--- SET TASK ---
Reproduce the entries from their first line up to and including the line with "blend = 1 - ease((d". Leave out everything after it.

CAD and scene scripts
— start —

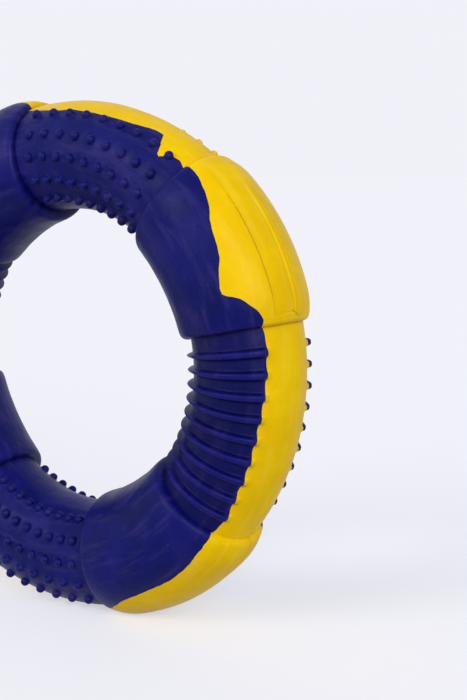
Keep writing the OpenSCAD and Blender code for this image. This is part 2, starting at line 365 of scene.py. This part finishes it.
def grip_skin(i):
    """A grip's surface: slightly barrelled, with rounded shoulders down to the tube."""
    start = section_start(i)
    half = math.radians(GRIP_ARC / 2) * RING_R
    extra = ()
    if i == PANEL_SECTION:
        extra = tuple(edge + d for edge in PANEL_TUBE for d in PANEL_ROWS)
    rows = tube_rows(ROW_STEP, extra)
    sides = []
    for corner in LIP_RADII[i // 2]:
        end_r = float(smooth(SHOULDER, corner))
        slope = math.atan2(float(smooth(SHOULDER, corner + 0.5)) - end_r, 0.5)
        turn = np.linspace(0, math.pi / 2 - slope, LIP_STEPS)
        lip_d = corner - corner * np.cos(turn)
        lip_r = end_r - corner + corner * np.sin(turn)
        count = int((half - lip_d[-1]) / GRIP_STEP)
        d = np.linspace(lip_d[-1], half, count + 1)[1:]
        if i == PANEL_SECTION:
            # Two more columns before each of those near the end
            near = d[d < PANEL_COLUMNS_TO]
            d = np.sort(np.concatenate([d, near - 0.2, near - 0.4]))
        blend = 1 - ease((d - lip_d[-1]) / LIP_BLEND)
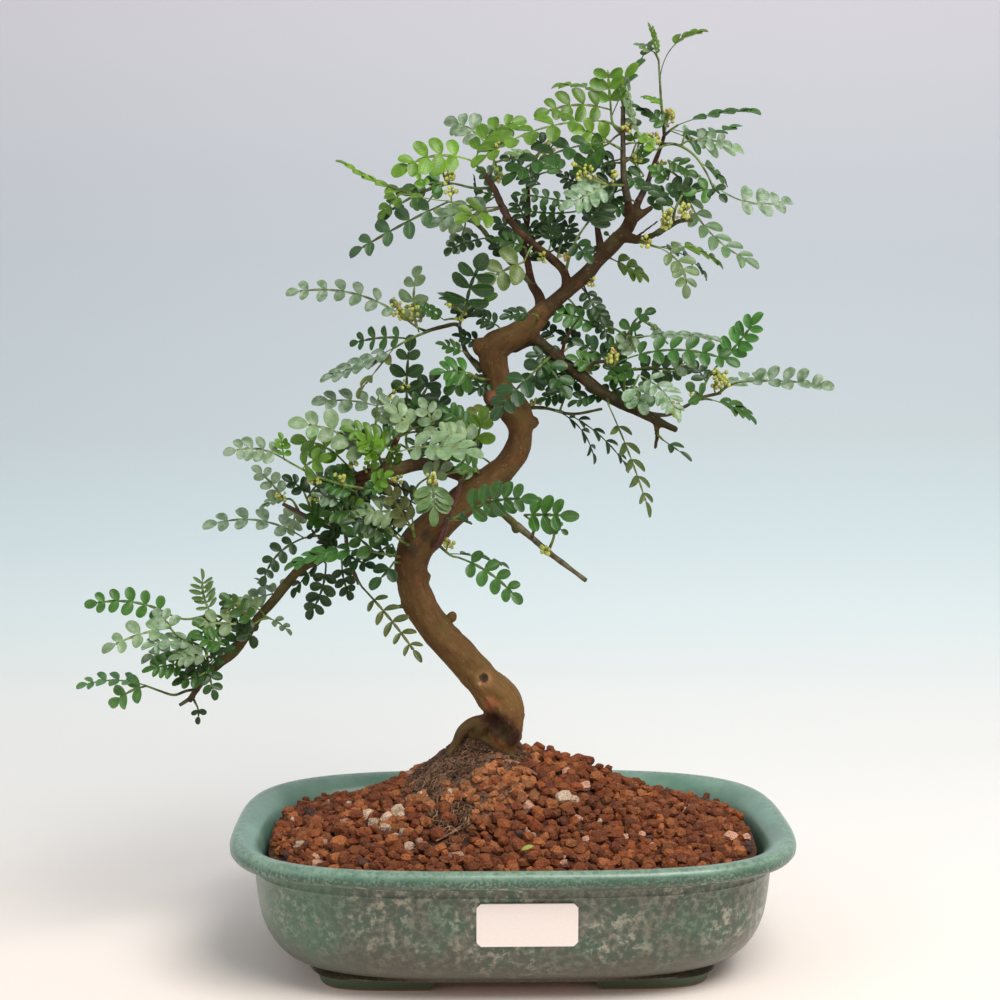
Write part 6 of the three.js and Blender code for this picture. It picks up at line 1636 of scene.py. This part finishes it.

— end —

--- FULL ANSWER ---
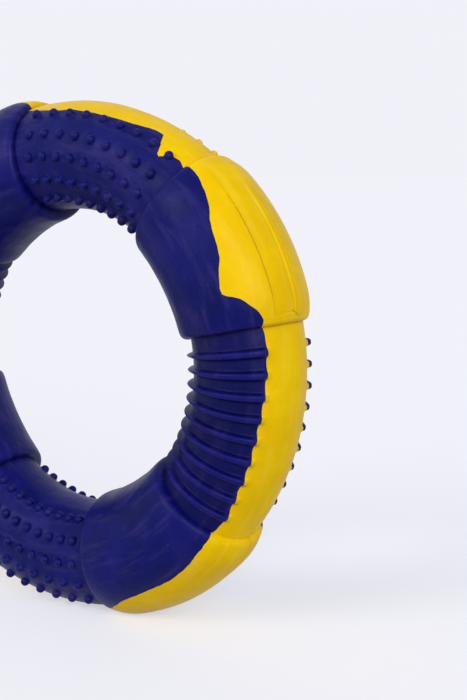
Keep writing the OpenSCAD and Blender code for this image. This is part 2, starting at line 365 of scene.py. This part finishes it.
def grip_skin(i):
    """A grip's surface: slightly barrelled, with rounded shoulders down to the tube."""
    start = section_start(i)
    half = math.radians(GRIP_ARC / 2) * RING_R
    extra = ()
    if i == PANEL_SECTION:
        extra = tuple(edge + d for edge in PANEL_TUBE for d in PANEL_ROWS)
    rows = tube_rows(ROW_STEP, extra)
    sides = []
    for corner in LIP_RADII[i // 2]:
        end_r = float(smooth(SHOULDER, corner))
        slope = math.atan2(float(smooth(SHOULDER, corner + 0.5)) - end_r, 0.5)
        turn = np.linspace(0, math.pi / 2 - slope, LIP_STEPS)
        lip_d = corner - corner * np.cos(turn)
        lip_r = end_r - corner + corner * np.sin(turn)
        count = int((half - lip_d[-1]) / GRIP_STEP)
        d = np.linspace(lip_d[-1], half, count + 1)[1:]
        if i == PANEL_SECTION:
            # Two more columns before each of those near the end
            near = d[d < PANEL_COLUMNS_TO]
            d = np.sort(np.concatenate([d, near - 0.2, near - 0.4]))
        blend = 1 - ease((d - lip_d[-1]) / LIP_BLEND)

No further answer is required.